Supplied material:
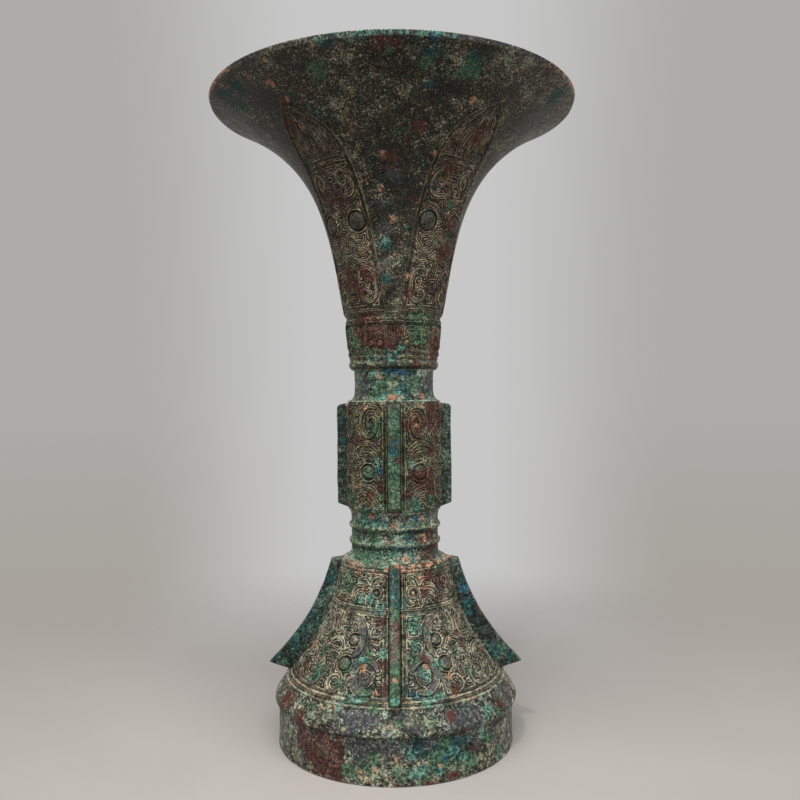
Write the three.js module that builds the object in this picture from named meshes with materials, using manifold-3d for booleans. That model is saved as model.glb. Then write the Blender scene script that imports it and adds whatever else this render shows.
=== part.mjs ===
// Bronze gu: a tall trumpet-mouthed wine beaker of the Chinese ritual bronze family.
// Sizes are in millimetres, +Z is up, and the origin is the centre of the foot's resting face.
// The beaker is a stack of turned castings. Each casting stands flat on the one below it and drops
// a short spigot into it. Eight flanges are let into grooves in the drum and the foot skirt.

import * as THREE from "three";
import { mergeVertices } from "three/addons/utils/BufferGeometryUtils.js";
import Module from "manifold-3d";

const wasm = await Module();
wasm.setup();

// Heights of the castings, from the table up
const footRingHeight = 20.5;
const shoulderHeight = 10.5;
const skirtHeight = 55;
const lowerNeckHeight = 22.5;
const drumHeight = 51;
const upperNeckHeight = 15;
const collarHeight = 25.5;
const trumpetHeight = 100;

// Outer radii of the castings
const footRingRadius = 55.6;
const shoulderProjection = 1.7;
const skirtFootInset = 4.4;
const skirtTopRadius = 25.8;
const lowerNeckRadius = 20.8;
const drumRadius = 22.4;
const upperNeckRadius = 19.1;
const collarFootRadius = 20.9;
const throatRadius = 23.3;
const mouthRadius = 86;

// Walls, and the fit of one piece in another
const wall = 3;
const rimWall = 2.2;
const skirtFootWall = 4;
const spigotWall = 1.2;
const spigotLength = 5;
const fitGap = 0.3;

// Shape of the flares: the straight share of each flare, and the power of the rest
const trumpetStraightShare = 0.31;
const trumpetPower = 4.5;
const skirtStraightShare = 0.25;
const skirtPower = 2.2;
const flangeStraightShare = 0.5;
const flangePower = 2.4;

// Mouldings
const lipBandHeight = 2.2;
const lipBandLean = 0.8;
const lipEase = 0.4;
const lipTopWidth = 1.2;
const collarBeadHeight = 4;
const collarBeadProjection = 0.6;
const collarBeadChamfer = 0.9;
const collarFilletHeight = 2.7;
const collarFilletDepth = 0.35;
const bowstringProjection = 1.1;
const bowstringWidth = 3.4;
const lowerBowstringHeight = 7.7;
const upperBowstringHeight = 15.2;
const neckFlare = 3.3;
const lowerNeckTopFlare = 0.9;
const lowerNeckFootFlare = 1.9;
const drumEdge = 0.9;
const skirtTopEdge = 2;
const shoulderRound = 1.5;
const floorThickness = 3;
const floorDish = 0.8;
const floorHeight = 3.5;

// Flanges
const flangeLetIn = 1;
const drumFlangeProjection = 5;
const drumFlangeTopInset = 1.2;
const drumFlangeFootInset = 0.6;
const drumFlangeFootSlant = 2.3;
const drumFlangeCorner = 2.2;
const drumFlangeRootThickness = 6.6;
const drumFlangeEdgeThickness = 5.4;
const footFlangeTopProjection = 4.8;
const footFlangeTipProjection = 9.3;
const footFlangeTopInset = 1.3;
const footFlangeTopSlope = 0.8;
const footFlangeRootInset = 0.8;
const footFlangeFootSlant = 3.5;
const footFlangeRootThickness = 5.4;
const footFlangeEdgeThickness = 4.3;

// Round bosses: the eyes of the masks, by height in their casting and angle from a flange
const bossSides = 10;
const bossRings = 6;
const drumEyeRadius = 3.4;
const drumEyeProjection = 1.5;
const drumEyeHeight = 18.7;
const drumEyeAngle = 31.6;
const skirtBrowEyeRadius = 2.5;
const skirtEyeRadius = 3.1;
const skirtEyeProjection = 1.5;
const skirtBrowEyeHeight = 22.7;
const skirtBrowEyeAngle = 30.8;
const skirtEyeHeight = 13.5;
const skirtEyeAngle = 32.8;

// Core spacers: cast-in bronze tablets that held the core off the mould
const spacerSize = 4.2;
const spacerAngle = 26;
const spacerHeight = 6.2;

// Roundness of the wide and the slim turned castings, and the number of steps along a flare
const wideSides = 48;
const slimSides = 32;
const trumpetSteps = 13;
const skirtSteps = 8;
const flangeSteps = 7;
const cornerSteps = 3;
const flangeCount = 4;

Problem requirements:
Beginning at the top of the data, extract each line through the line containing "wasm.setup();" and return those lines exactly, with nothing added.

The response:
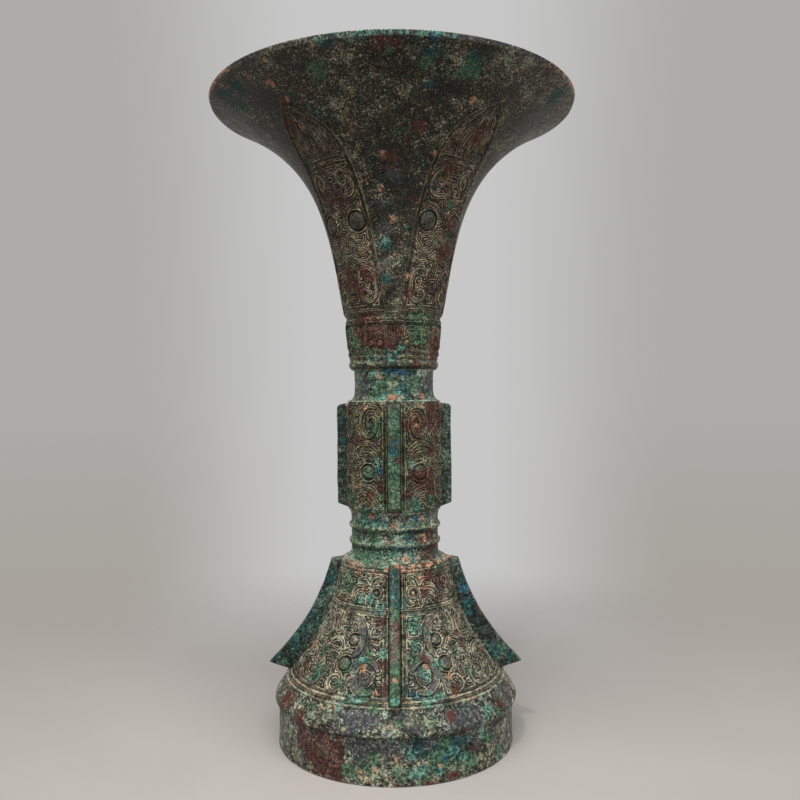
Write the three.js module that builds the object in this picture from named meshes with materials, using manifold-3d for booleans. That model is saved as model.glb. Then write the Blender scene script that imports it and adds whatever else this render shows.
=== part.mjs ===
// Bronze gu: a tall trumpet-mouthed wine beaker of the Chinese ritual bronze family.
// Sizes are in millimetres, +Z is up, and the origin is the centre of the foot's resting face.
// The beaker is a stack of turned castings. Each casting stands flat on the one below it and drops
// a short spigot into it. Eight flanges are let into grooves in the drum and the foot skirt.

import * as THREE from "three";
import { mergeVertices } from "three/addons/utils/BufferGeometryUtils.js";
import Module from "manifold-3d";

const wasm = await Module();
wasm.setup();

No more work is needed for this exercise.